Aren't auxiliary domains suitable for (1)? Why limit auxiliary domain to
second-level or nested translation? It seems silly to use a different
API for first-level, since the flow in userspace and VFIO is the same as
your second-level case as far as MAP_DMA ioctl goes. The difference is
that in your case the auxiliary domain supports an additional operation
which binds first-level page tables. An auxiliary domain that only
supports first-level wouldn't support this operation, but it can still
implement iommu_map/unmap/etc.

Another note: if for some reason you did want to allow userspace to
choose between first-level or second-level, you could implement the
VFIO_TYPE1_NESTING_IOMMU container. It acts like a VFIO_TYPE1v2_IOMMU,
but also sets the DOMAIN_ATTR_NESTING on the IOMMU domain. So DMA_MAP
ioctl on a NESTING container would populate second-level, and DMA_MAP on
a normal container populates first-level. But if you're always going to
use second-level by default, the distinction isn't necessary.

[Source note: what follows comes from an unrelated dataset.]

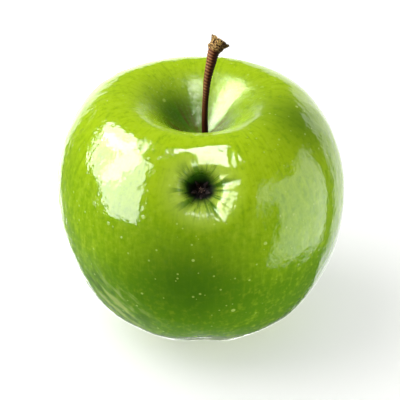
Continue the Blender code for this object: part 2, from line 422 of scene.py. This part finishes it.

>> Sounds good, I'll drop the private PASID patch if we can figure out a
>> solution to the attach/detach_dev problem discussed on patch 8/10
>>
> 
> Can you elaborate a bit on private PASID usage? what is the
> high level flow on it? 
> 
> Again based on earlier explanation, aux domain is specific to IOMMU
> architecture supporting vtd scalable mode-like capability, which allows
> separate 2nd/1st level translations per PASID. Need a better understanding
> how private PASID is relevant here.

Private PASIDs are used for doing iommu_map/iommu_unmap on PASIDs
(first-level translation):
https://www.spinics.net/lists/dri-devel/msg177003.html As above, some
people don't want SVA, some can't do it, some may even want a few
private address spaces just for their kernel driver. They need a way to
allocate PASIDs and do iommu_map/iommu_unmap on them, without binding to
a process. I was planning to add the private PASID patch to my SVA
series, but in my opinion the feature overlaps with auxiliary domains.

Thanks,
Jean